Madison County Highpoint Trip Report

Sandymush Bald

Date: December 28, 2005
Author: Patrick Craft

This HP is really off the beaten path and vehicular access is circuitous from every direction. I did some web surfing and discovered an access route from the southeast. This route is west of the Sandymush community. The tract of land on both sides of Bald Fork is called Surritt Cove. It is accessed from NC 63 and owned by the Long Branch Environmental Education Center. The director is Paul Gallimore and the center owns more than 1,000 acres.

My 9 year-old son and I drove down from the Tri-Cities Tennessee area, down I-26 to US 25/70 at Weaverville, and eventually ended up on NC 63 near Leicester (pronounced lie-stire). Past the Sandymush community, we drove up Surritt Cove Road to its intersection with Randall Cove Road. Here the road goes from pavement to unimproved gravel (understatement). We went right on Surritt Cove Road, drove about a half mile to a guard-rail gate on the left and parked. This gate is the main access to the Education Centerís land. Be warned, you will need a map and compass or GPS and the skills to use them. (As I left my compass at home and dropped my map in the first 1/4 mile; I relied on my skills, or lack thereof.) I drew a map on the hike in and counted a total of 11 intersections on the hike up.

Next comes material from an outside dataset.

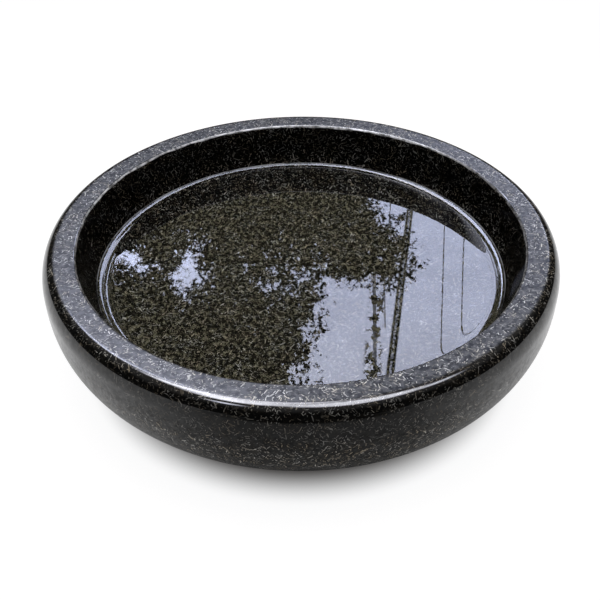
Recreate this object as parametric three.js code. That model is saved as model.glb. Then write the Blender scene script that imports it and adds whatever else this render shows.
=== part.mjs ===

The jeep road follows Bald Creek for about 1 mile then veers off to the right. The road becomes a logging track that gets progressively more overgrown as you ascend. As I said, there are 11 trail intersections. At each one, I checked both ways to determine if it went up or down. Some turns were very difficult to ascertain. At some I placed arrows of stone or sticks to make certain we took the right track on the trip down. At about 4600 feet, the overgrown logging skid ended and we struck up the ridge. I cut swatches from a red bandana to flag our route. After about 100 yards we ran into a fence line (halfway fallen over) and ascended to the summit ridgeline. Up at the ridgeline there is a survey line and a jeep road. We went left (southwest) to the lower summit bald, back into woods along ridge to the summit; marked with a BM and blue survey tape. We returned by the same route.

A great hike, we missed the rain and could see Max Patch, Tennessee Bluff, Mount Sterling, and the Smokies ridgeline from Mount Guyot to Mount Cramerer. This route is only recommended if one is comfortable with route-finding and cross-country travel. A wrong turn and you'll end up in another cove but eventually end up on Surritt or Boyd Cove Road. Not recommended for summer as the briers would be thick on the upper logging skids.

To return to I-26 we went northwest of NC 63, onto CR 1001 (Meadowtown Road and curvey) to Marshall and NC 213 (fairly straight from being rebuilt) to Mars Hill and I-26.

If interested in this route contact Paul Gallimore at 828-683-3662. He would like to know what you observe on the hike.

It took about 5 miles round-trip with gain of 2,221 feet.